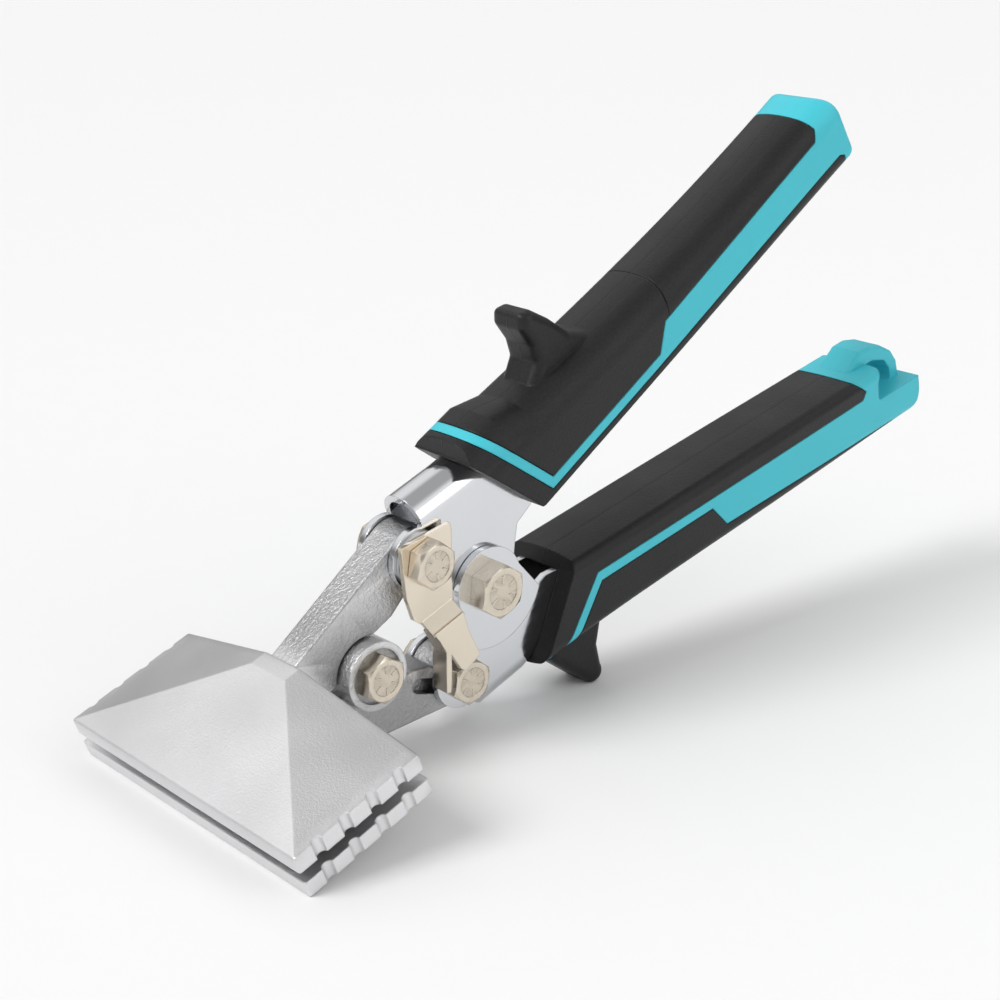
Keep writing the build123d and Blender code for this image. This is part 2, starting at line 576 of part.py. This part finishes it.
def lower_grip():
    outer = grip_solid(LOWER, LOWER_STATIONS) & rounded_end(LOWER, LOWER_GRIP_LENGTH, LOWER_TIP_ROUND)
    for index in range(4):
        s = 9.5 + 9.4 * index
        groove = LOWER.area((s - 3.2, 30), (s - 2.6, 18.4), (s + 2.0, 18.2), (s + 3.2, 19.2),
                            (s + 3.2, 30))
        outer -= slab(groove, -40, 40)
    outer += finger_guard()
    core = grip_solid(LOWER, LOWER_STATIONS, GRIP_SKIN)
    core &= rounded_end(LOWER, LOWER_GRIP_LENGTH - GRIP_SKIN, LOWER_TIP_ROUND)
    outer -= in_front(LOWER, LOWER_FRONT, 0)
    core -= in_front(LOWER, LOWER_BAND, 0)
    pocket = slab(LOWER.area((103, -20), (105.5, CAP_STEP), (130, CAP_STEP), (130, -20)), -40, 40)
    loop, eye = hang_loop()
    hard, soft = grip_pieces(outer, core, lower_inlay_area(), lower_channel(), mirrored(lower_block()))
    return (hard - pocket + loop) - eye, (soft - loop).solids()


# ---------------------------------------------------------------- the whole tool
def build():
    upper_core, upper_soft = upper_grip()
    lower_core, lower_soft = lower_grip()
    upper_soft = sorted(upper_soft, key=lambda s: s.volume)[-3:]
    rear = max(upper_soft, key=lambda s: s.center().X)
    upper_soft.remove(rear)
    thumb = max(upper_soft, key=lambda s: s.center().Z)
    upper_soft.remove(thumb)
    lower_soft = sorted(lower_soft, key=lambda s: s.volume)[-2:]
    top = max(lower_soft, key=lambda s: s.center().Z)
    lower_soft.remove(top)
    return {
        "upper_jaw": upper_jaw(),
        "lower_jaw": lower_jaw(),
        "upper_channel": upper_channel(),
        "lower_channel": lower_channel(),
        "upper_grip_core": upper_core,
        "upper_thumb_cover": thumb,
        "upper_rear_cover": rear,
        "upper_collar_cover": upper_soft[0],
        "lower_grip_core": lower_core,
        "lower_top_cover": top,
        "lower_finger_cover": lower_soft[0],
        "jaw_pivot_bolt": bolt(PIVOT, HUB_REACH - HUB_RIM_DEPTH, HUB_REACH + NUT_HEIGHT,
                               SMALL_BOLT, SMALL_AF, SMALL_HEAD, 8),
        "jaw_pivot_nut": nut(PIVOT, HUB_REACH - HUB_RIM_DEPTH + 0.05, SMALL_BOLT, SMALL_AF, 20),
        "arm_bolt": bolt(ARM_BOLT, ARM_HEAD_SEAT, CHEEK_OUT + NUT_HEIGHT + THREAD_END,
                         SMALL_BOLT, SMALL_AF, SMALL_HEAD, 0),
        "arm_nut": nut(ARM_BOLT, CHEEK_OUT + 0.05, SMALL_BOLT, SMALL_AF, 10),
        "tang_bolt": bolt(TANG_BOLT, CHEEK_OUT, CHEEK_OUT + NUT_HEIGHT + THREAD_END,
                          SMALL_BOLT, SMALL_AF, SMALL_HEAD, 0),
        "tang_nut": nut(TANG_BOLT, CHEEK_OUT, SMALL_BOLT, SMALL_AF, 25),
        "handle_pivot_bolt": bolt(HINGE, LOBE_OUT, LOBE_OUT + NUT_HEIGHT + THREAD_END,
                                  LARGE_BOLT, LARGE_AF, LARGE_HEAD, 4),
        "handle_pivot_nut": nut(HINGE, LOBE_OUT, LARGE_BOLT, LARGE_AF, 15),
        "latch": latch(),
        "latch_washer": latch_washer(),
        "spring_sleeve": spring_sleeve(),
        "opening_spring": opening_spring(),
    }


def stance():
    """Turn about y that puts the lower jaw's front edge and the finger guard on one level."""
    x, z = GUARD_TIP[0], GUARD_TIP[1] + LIP_TOP
    return degrees(atan2(-z, x) + asin(GUARD_TIP_RADIUS / hypot(x, z)))


os.makedirs("parts", exist_ok=True)
pieces = {name: Rot(0, -stance(), 0) * piece for name, piece in build().items()}
box = Compound(children=[Compound(piece.wrapped) for piece in pieces.values()]).bounding_box()
shift = Pos(-(box.min.X + box.max.X) / 2, -(box.min.Y + box.max.Y) / 2, -box.min.Z)
for name, piece in pieces.items():
    export_step(shift * piece, f"parts/{name}.step")
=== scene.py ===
from math import cos, radians, sin

import bpy
from mathutils import Matrix, Vector

bl_info = {
    "name": "Sheet metal hand seamer",
    "version": (1, 0, 0),
    "blender": (4, 5, 0),
    "location": "View3D > Sidebar > Seamer",
    "description": "Finishes for a compound hand seamer, with its stage and camera",
    "category": "Object",
}

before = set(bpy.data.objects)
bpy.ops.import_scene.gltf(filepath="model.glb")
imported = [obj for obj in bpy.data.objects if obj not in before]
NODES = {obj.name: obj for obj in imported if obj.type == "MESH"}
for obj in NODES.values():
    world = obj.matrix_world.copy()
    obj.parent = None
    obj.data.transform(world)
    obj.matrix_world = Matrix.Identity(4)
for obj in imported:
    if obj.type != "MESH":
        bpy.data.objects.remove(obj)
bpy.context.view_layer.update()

# The tool stands on its lower jaw's front edge and its finger guard, so its own axes are turned
# about y against the floor. Grain, brushing and machined faces follow the tool's own axes.
STANCE = radians(21.748)
# Along the tool, where a jaw's wedge gives way to its arm, which keeps its rough cast skin
ARM_FROM = -0.068
ARM_FULL = -0.062
# The lower grip's mouth, where black painted shade covers the front of the coloured core
MOUTH_HALF = 0.0089
MOUTH_END = 0.0160
MOUTH_TOP = 0.0435
MOUTH_LOW = 0.0200
MOUTH_PAINTED_SHADE = (0.012, 0.012, 0.013, 1.0)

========

▸ What is required
Copy every line in the listing above where the string "data" turns up.

▸ Written solution
before = set(bpy.data.objects)
imported = [obj for obj in bpy.data.objects if obj not in before]
    obj.data.transform(world)
        bpy.data.objects.remove(obj)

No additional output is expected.